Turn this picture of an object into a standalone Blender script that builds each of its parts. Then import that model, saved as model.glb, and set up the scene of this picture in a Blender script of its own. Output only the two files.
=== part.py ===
============
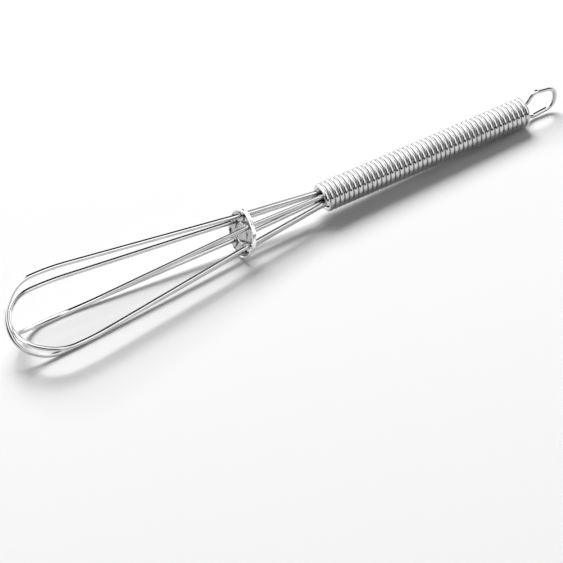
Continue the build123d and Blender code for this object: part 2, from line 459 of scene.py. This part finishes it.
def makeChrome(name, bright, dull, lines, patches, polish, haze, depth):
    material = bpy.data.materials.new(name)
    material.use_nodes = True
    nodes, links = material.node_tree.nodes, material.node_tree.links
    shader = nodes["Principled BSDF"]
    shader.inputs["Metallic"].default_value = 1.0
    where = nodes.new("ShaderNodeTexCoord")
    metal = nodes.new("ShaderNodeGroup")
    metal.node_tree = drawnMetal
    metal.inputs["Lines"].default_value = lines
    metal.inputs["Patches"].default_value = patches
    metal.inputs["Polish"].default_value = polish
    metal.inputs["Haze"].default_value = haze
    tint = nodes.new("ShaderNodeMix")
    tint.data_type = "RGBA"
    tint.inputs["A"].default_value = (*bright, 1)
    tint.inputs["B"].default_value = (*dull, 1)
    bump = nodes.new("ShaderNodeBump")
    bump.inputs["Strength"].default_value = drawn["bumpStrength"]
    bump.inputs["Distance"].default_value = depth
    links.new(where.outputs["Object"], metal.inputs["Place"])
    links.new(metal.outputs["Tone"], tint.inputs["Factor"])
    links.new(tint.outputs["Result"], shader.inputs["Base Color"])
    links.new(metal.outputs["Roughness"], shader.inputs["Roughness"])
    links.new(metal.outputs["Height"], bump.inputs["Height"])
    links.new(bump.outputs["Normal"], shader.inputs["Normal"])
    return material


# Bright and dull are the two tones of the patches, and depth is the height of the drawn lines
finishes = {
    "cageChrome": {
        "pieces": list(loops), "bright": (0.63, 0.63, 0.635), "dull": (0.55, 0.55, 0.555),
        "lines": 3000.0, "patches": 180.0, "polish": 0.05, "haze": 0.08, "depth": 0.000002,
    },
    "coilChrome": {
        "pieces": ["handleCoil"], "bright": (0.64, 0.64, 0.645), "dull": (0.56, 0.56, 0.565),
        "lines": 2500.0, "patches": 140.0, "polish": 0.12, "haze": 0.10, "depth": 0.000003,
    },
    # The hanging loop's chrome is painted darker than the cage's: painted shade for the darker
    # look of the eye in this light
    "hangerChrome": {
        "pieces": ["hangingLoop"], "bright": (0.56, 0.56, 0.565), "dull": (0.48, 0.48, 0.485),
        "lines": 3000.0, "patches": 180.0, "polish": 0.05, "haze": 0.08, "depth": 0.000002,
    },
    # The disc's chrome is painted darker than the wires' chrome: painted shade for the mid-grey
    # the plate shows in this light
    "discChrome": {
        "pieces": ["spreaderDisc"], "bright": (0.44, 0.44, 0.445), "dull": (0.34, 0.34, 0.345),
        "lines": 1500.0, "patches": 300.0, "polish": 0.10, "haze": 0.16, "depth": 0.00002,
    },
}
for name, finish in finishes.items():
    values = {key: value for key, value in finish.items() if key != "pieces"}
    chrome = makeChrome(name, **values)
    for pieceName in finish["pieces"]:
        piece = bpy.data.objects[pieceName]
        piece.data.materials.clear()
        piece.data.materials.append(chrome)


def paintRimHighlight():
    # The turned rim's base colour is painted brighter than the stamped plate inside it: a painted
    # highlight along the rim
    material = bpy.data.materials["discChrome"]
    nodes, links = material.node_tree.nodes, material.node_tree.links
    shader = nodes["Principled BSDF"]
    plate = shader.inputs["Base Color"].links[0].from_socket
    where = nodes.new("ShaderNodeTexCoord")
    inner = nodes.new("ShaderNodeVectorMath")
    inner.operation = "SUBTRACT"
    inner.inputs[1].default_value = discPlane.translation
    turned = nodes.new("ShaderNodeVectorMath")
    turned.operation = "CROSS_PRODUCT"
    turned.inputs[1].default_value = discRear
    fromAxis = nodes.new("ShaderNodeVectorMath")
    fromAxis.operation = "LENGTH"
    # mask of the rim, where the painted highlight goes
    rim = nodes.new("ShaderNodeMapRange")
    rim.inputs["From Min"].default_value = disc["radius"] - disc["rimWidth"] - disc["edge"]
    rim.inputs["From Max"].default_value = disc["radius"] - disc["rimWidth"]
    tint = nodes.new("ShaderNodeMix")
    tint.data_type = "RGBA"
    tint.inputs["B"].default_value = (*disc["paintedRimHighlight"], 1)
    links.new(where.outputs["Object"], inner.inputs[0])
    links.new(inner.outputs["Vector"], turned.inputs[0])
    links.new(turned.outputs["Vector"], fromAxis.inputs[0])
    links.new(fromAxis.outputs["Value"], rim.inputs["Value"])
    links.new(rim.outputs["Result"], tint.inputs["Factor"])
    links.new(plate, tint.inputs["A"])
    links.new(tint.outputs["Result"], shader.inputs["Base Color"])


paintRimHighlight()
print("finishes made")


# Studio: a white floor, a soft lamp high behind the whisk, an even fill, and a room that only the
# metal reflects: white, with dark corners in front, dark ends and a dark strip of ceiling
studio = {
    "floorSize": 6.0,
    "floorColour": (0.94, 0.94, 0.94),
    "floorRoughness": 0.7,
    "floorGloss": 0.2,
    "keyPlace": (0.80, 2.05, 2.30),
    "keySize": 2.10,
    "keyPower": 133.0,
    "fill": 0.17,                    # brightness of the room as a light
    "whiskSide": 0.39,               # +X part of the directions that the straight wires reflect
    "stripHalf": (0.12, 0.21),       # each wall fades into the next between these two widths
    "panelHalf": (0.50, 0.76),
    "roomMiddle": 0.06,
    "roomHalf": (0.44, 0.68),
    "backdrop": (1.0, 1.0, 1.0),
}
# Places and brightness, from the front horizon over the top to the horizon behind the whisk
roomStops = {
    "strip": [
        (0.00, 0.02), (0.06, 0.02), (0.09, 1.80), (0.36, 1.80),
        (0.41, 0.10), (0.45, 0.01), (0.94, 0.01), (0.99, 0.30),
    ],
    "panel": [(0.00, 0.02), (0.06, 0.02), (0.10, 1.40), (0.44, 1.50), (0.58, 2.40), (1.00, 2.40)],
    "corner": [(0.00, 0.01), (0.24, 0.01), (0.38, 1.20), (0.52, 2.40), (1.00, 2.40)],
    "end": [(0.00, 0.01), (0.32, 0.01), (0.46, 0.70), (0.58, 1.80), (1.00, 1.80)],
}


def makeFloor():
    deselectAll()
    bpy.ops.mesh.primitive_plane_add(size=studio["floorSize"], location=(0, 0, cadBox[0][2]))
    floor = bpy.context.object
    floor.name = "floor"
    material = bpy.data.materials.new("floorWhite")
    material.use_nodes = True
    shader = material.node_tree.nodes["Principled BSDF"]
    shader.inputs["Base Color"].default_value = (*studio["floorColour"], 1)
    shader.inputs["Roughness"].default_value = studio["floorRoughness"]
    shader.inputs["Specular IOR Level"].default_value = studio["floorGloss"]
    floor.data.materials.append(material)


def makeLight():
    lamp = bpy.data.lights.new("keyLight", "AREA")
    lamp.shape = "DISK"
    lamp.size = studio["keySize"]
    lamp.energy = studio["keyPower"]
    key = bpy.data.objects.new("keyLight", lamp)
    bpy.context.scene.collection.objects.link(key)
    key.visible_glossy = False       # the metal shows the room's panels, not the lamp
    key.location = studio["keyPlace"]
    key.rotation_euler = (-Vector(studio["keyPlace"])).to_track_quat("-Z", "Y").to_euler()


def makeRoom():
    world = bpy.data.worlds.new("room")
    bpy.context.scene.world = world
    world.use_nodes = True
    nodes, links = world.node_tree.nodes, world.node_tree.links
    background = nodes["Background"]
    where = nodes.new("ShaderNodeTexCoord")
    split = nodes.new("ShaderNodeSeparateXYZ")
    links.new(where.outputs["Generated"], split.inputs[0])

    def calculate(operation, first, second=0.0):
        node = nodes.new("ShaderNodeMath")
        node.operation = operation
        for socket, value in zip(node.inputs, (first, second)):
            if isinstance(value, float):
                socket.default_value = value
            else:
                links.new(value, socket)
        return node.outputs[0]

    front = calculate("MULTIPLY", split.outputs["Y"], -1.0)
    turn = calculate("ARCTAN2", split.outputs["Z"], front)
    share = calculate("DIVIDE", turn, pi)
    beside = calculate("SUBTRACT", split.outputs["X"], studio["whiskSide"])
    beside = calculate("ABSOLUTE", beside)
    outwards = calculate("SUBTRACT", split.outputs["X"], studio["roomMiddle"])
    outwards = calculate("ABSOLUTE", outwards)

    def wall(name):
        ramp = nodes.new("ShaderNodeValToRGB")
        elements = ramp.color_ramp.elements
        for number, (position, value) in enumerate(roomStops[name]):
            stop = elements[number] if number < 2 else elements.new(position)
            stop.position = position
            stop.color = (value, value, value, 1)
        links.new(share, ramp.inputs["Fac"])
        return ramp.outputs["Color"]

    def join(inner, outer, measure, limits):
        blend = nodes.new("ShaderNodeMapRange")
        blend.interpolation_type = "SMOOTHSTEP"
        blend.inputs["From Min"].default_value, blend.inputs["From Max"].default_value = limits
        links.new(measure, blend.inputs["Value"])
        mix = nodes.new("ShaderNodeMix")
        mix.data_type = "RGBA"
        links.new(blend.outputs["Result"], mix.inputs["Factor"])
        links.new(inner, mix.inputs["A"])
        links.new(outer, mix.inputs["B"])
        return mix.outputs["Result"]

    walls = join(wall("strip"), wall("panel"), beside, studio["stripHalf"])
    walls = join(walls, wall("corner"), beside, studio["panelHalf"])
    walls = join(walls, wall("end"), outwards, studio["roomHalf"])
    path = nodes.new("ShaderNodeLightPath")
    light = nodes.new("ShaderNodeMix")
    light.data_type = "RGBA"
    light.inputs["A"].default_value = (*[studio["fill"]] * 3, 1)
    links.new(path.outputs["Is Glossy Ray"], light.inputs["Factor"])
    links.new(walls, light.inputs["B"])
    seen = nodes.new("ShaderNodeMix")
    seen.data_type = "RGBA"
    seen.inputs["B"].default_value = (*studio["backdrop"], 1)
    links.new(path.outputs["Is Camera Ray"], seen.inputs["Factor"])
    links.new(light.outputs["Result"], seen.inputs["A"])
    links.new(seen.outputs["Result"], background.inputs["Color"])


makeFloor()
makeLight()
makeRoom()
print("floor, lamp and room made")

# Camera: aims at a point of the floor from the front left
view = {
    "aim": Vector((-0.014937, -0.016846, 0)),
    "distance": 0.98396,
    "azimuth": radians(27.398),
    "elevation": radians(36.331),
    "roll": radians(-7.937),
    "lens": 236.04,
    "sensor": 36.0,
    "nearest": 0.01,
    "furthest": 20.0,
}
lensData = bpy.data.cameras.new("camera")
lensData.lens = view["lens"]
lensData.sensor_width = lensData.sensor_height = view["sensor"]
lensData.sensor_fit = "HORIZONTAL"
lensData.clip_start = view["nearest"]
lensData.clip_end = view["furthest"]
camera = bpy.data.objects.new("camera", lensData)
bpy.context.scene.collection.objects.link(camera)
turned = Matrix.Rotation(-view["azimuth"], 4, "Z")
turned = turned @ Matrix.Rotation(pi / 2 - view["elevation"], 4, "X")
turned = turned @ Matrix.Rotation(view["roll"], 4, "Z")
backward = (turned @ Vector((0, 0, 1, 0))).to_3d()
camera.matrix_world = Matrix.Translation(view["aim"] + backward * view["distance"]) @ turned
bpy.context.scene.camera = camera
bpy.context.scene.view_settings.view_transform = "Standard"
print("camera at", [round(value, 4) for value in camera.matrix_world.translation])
============
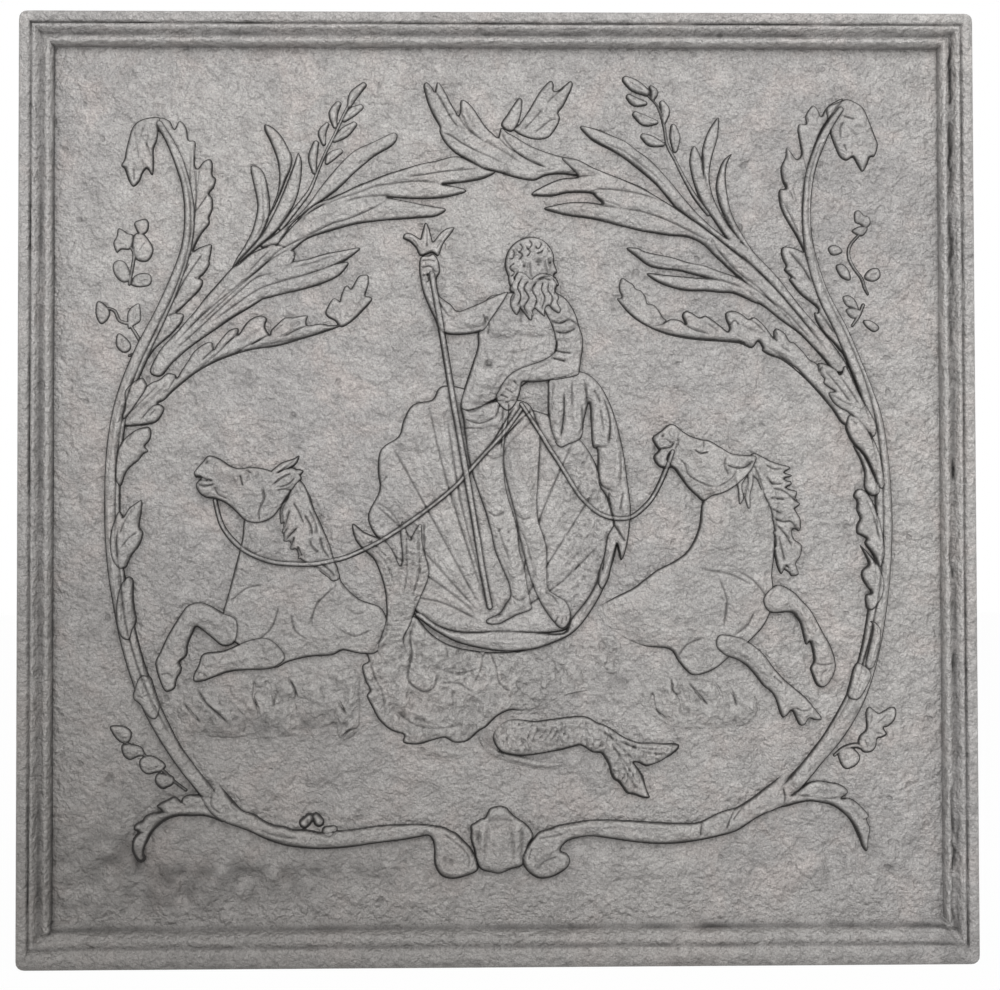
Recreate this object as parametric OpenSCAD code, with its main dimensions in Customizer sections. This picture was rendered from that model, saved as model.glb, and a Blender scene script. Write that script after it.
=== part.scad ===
============
_Task description_
Read the entries and show each line that mentions "with".

_Solution to the problem_
# metal reflects: white, with dark corners in front, dark ends and a dark strip of ceiling
Recreate this object as parametric OpenSCAD code, with its main dimensions in Customizer sections. This picture was rendered from that model, saved as model.glb, and a Blender scene script. Write that script after it.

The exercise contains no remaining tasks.